He figured that entering the challenge would be a good way to start. In his winning submission, he proposed applying special foam to isolate the bell’s ring and eliminate unwanted echoes. Then, microphones and GE’s subsea acoustics systems would help him analyze the exact frequency and amplitude of the bell. Finally, he would deploy an approach called destructive interference to play the bell’s exact same soundwave, but with an inverse phase. He would broadcast that sound from 256-watt, 114-decibel loudspeakers positioned around the bell, let the two opposite soundwaves collide and cancel each other out. The end result would be absolute silence.

GE scientists saw the potential in his idea and decided to build on it. For the past month they’ve been conducting tests in the GE Global Research labs in Niskayuna, New York. Next, the Unimpossible Missions team will take the experiment to the site of an ancient bell—the plan includes locations in Greece, Myanmar or Nepal—and test the technology in the field. To prove their point, engineers plan to place a sleeping baby in a crib while ringing the bell. Assuming all goes as planned, the baby will remain blissfully unaware of the experiment.

Sounds like fun, but such noise-calling technology has a range of practical applications. It could make MRI machines quieter or help jet engines burn fuel more efficiently.

As the grand prizewinner, Nguyen will receive a scholarship worth up to $100,000 to continue his Science, Technology, Engineering and Mathematics (STEM) courses, as well as 10-week paid internship next summer working next to GE scientists and researchers at GE Global Research. Two other students will also be awarded 10-week paid internships for their entries.

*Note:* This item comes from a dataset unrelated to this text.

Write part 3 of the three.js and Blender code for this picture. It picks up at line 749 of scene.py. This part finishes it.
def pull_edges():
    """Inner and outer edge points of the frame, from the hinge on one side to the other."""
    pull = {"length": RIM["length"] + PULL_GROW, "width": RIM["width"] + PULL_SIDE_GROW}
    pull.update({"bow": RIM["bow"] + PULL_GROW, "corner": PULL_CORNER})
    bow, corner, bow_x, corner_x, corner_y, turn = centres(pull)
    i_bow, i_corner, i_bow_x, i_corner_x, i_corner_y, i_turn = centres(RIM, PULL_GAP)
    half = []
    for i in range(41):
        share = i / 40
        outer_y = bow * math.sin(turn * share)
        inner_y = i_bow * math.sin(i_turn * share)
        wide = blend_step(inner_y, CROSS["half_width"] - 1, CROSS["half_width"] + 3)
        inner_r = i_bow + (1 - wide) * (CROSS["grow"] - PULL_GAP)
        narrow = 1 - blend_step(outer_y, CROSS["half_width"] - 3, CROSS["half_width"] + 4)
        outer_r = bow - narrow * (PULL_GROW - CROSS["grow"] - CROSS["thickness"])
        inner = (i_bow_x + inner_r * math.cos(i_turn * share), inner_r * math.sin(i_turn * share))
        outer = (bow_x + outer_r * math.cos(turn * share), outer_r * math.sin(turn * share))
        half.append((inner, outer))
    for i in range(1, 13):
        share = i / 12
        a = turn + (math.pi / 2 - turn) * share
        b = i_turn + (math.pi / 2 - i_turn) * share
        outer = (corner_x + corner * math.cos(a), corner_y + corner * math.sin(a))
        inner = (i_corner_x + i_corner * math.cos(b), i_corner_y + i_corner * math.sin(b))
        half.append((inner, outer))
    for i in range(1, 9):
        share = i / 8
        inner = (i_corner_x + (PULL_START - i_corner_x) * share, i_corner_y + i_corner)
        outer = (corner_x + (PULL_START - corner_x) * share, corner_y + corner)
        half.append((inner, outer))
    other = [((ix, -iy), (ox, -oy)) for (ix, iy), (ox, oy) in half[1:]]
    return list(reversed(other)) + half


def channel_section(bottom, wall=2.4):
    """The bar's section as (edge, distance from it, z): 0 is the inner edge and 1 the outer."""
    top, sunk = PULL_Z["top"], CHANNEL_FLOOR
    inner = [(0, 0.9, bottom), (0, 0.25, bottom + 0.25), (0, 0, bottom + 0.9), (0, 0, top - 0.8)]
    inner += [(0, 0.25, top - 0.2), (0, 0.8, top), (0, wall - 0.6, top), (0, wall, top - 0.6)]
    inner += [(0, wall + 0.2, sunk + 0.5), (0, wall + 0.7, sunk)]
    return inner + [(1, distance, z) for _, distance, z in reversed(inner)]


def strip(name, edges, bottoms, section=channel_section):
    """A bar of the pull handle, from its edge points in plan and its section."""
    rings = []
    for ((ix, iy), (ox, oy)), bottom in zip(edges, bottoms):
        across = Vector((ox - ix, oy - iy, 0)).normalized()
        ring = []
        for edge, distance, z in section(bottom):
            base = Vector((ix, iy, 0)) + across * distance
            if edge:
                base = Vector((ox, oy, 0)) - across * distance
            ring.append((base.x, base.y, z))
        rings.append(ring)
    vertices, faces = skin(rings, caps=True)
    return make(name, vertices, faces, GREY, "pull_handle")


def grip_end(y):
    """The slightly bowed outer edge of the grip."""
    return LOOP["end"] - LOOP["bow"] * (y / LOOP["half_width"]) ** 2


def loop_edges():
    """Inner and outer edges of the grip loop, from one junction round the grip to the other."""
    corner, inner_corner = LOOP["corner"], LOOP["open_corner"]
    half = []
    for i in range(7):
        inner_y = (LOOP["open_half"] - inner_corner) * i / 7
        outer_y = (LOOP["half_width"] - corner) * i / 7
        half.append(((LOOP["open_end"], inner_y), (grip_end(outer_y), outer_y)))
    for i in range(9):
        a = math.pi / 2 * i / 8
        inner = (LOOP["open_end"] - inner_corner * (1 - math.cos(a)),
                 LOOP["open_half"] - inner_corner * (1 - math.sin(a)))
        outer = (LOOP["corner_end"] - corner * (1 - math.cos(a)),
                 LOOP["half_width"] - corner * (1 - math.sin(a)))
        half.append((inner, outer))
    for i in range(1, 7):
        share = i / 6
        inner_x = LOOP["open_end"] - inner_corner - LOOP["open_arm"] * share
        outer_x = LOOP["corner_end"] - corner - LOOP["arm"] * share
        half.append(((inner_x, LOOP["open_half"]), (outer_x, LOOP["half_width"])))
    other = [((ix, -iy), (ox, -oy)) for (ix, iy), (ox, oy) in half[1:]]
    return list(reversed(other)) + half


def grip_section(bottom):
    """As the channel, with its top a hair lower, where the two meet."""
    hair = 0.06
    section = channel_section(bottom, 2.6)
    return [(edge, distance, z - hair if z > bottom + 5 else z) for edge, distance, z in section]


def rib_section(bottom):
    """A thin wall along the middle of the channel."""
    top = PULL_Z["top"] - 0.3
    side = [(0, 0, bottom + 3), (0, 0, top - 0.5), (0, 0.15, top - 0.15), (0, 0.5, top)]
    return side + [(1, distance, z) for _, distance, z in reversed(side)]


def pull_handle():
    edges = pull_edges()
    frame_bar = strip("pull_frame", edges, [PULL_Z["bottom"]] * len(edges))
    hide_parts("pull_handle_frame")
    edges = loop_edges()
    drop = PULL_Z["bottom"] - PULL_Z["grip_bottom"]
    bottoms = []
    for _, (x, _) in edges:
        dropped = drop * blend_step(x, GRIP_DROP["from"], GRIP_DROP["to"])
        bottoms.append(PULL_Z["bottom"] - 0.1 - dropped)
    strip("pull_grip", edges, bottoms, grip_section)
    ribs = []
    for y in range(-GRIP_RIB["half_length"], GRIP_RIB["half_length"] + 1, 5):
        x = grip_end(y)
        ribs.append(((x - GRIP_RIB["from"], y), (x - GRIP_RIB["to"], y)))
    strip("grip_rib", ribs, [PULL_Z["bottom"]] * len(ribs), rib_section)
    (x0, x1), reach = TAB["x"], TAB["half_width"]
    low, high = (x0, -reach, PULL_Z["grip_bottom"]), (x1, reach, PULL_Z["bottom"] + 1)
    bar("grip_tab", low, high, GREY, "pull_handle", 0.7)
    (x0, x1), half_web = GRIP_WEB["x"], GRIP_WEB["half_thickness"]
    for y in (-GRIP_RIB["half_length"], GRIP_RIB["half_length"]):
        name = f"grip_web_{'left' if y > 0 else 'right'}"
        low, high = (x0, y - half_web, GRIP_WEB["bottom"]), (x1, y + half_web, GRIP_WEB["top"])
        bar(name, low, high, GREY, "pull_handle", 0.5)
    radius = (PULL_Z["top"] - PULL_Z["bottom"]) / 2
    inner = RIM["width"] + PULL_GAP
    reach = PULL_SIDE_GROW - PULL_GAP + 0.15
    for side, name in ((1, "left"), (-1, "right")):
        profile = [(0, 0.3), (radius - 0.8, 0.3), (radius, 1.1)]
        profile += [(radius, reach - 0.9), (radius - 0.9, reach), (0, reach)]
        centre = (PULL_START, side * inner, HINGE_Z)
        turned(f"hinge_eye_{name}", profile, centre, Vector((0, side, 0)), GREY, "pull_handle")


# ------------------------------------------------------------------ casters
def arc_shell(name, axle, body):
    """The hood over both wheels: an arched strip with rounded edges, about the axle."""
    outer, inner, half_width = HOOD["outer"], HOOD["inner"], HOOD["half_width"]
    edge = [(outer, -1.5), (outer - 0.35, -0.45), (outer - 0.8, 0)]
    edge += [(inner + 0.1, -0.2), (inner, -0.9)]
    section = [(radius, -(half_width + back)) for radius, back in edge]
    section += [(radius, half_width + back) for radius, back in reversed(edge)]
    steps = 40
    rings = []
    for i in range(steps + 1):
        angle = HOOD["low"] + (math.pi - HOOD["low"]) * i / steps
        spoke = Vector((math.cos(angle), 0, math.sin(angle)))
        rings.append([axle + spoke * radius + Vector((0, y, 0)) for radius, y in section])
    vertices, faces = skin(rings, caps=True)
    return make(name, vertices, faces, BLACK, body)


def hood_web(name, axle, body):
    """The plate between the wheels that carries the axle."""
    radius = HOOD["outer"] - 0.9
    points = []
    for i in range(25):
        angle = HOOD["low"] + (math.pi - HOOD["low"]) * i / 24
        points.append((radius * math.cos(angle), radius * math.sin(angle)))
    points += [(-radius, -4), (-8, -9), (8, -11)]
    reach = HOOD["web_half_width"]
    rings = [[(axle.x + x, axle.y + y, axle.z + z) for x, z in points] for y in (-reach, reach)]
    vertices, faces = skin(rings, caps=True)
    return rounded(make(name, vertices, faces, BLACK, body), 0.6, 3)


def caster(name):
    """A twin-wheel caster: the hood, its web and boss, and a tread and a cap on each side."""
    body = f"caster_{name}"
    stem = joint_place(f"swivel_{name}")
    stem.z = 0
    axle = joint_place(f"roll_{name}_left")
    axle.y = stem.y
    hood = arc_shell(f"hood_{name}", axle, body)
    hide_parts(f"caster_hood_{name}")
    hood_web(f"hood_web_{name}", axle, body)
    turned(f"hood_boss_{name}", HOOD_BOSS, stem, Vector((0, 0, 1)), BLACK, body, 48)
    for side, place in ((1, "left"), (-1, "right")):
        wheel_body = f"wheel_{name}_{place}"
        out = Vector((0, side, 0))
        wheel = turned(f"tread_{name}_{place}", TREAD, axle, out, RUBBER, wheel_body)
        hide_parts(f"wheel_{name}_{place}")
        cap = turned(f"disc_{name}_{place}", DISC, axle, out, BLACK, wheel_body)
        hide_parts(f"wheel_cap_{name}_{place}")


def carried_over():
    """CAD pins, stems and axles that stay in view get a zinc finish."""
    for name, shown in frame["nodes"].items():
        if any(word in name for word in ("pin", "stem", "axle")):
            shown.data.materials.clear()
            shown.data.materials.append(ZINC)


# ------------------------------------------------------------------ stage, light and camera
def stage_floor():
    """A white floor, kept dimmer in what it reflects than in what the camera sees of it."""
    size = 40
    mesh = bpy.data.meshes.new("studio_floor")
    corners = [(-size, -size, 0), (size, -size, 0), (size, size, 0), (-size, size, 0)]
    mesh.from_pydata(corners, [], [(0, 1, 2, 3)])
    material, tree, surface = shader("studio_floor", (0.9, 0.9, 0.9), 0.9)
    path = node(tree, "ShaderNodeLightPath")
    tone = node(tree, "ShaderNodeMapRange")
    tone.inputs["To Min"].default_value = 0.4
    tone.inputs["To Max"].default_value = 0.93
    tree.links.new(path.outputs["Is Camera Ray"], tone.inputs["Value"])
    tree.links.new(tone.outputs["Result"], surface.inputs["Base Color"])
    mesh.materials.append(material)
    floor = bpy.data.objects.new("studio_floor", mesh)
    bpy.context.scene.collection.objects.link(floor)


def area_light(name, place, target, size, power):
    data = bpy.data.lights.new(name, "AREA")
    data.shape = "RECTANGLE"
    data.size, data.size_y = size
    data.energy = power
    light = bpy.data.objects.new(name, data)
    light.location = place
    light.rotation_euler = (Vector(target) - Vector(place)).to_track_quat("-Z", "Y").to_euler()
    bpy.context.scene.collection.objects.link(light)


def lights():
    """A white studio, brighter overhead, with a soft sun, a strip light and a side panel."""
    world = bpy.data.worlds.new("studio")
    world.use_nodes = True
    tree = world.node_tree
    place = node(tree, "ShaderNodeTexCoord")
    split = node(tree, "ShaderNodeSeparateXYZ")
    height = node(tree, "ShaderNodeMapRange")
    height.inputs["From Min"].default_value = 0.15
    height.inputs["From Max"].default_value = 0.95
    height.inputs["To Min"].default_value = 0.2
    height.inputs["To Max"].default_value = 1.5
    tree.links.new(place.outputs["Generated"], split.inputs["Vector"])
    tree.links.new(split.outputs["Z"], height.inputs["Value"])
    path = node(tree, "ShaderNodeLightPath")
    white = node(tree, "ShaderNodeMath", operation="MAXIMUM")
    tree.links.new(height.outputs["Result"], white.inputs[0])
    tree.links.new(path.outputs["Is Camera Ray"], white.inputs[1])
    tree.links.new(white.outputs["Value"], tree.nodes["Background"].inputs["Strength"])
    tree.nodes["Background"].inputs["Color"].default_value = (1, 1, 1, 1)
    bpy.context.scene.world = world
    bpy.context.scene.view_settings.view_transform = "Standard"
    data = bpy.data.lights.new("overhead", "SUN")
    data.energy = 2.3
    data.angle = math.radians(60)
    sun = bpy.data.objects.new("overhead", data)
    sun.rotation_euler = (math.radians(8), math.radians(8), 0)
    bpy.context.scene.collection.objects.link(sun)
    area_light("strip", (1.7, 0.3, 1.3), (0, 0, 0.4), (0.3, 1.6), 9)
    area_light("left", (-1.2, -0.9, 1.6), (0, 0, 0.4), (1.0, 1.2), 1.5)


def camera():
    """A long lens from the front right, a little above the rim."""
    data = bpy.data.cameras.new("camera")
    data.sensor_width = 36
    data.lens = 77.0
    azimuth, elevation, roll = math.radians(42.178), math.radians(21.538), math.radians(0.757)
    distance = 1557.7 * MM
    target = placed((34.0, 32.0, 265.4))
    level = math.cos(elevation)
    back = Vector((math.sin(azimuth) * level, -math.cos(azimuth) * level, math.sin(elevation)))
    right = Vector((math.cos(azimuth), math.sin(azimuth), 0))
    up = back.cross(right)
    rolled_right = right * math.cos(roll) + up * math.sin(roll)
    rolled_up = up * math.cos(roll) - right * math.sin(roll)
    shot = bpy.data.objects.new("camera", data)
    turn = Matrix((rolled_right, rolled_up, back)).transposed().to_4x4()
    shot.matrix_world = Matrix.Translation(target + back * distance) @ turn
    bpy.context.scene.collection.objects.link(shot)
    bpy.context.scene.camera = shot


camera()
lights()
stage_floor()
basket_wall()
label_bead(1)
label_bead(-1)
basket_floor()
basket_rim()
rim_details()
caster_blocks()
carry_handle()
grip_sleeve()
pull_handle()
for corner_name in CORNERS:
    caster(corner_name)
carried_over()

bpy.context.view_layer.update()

Tanusha Goswami, a student at India’s Manipal Institute of Technology, Manipal University, focused on the Spanish saying “Cuando llueva pa’ arriba” (When rain falls upwards). Her experiment used magnetic fields to make water drops fall in the opposite direction. Virginia Tech student Kevin Dennis tackled the idiom “Hanging by a thread.” His experiment hangs a car from a thread made of GE’s polymer matrix composites, showing the tremendous strength of the new material.

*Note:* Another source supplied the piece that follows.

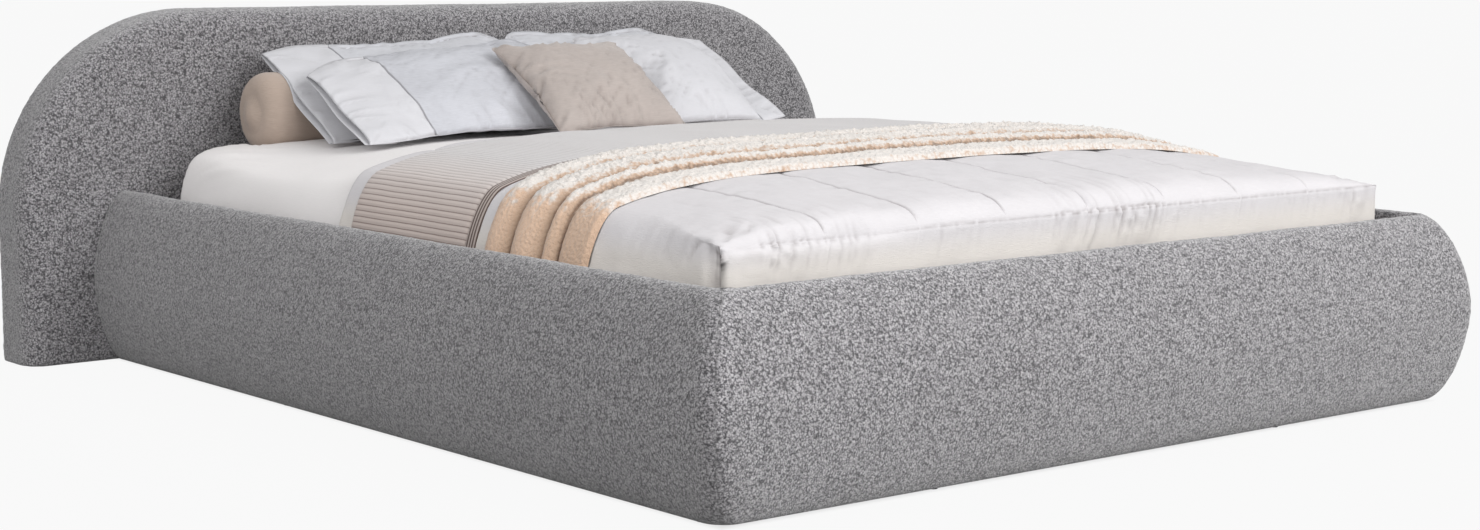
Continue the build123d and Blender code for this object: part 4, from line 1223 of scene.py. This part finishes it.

The original challenge began among GE scientists in honor of Thomas Edison’s birthday. It was aimed at proving that — scientifically speaking — the “impossible” was possible. Those experiments became a three-part video series called “Unimpossible Missions.”

Earlier this year, GE extended the same challenge to students, in partnership with GENIUSLINK and the open innovation platform NineSigma. GE received more than 575 entries from 375 schools around the world. “Our scientists and engineers want to pass their knowledge on to the next generation,” says Vic Abate, GE’s chief technology officer. “This contest was aimed at inspiring students to think big, push the boundaries of what is possible and ultimately pursue a career in science and technology.”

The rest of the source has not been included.